The World Bank supported the government’s reorientation to a more people-centered and bottom-up approach by helping to design the National Community-Driven Development Project (NCDDP). This project was financed with an $80 million International Development Association (IDA) grant and was the World Bank Group’s first operation in Myanmar in over 20 years. The new project drew on the Bank’s almost 20 years of experience developing and overseeing community-driven development (CDD) projects all over the world. The World Bank has provided a US$80 million IDA grant and additional financing of US$400 million through an IDA credit. The project has also benefited from a US$3 million grant from a multi-donor trust fund grant with funding from the United Kingdom.

Partners

The Governments of the United Kingdom and Italy are co-financing partners to the NCDDP, and the United Kingdom is a close partner in related analytical work in sub-national governance and fragile and conflict-affected contexts. All implementation support missions are conducted jointly.
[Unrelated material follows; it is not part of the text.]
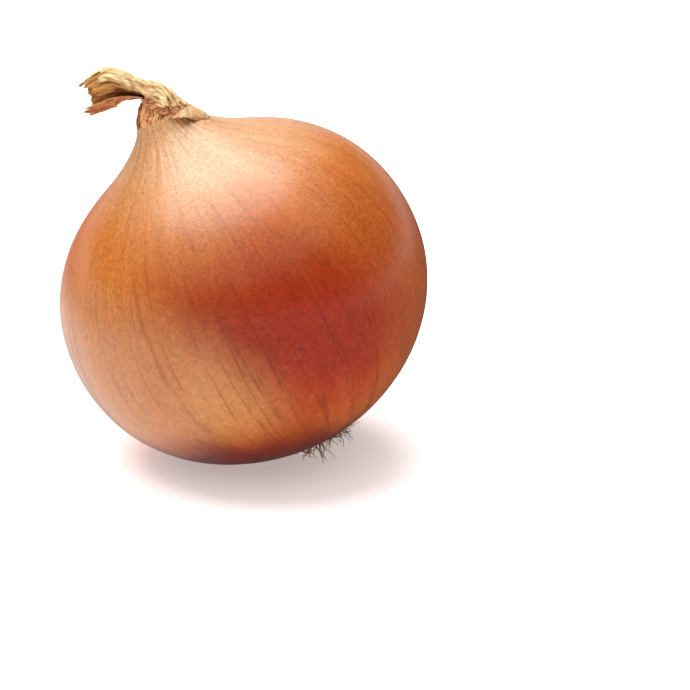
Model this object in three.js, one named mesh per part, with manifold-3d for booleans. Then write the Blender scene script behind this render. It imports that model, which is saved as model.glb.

The Bank’s task team also worked closely with the Asian Development Bank in the roll-out of their parallel community-based pilot project that built on the NCDDP platform.

Moving Forward

Efforts are underway to see how best the NCDDP platform can be more closely integrated with the country’s sub-national planning and investment systems. The project has analyzed the opportunities and constraints to closer integration with the local development planning process and has capitalized on opportunities for co-financing by states and regions. Similar arrangements have been successfully explored in Indonesia and the Philippines. The World Bank’s project team is also working with the Department of Rural Development to explore ways to mainstream key project elements that support social accountability and environmental and social safeguards.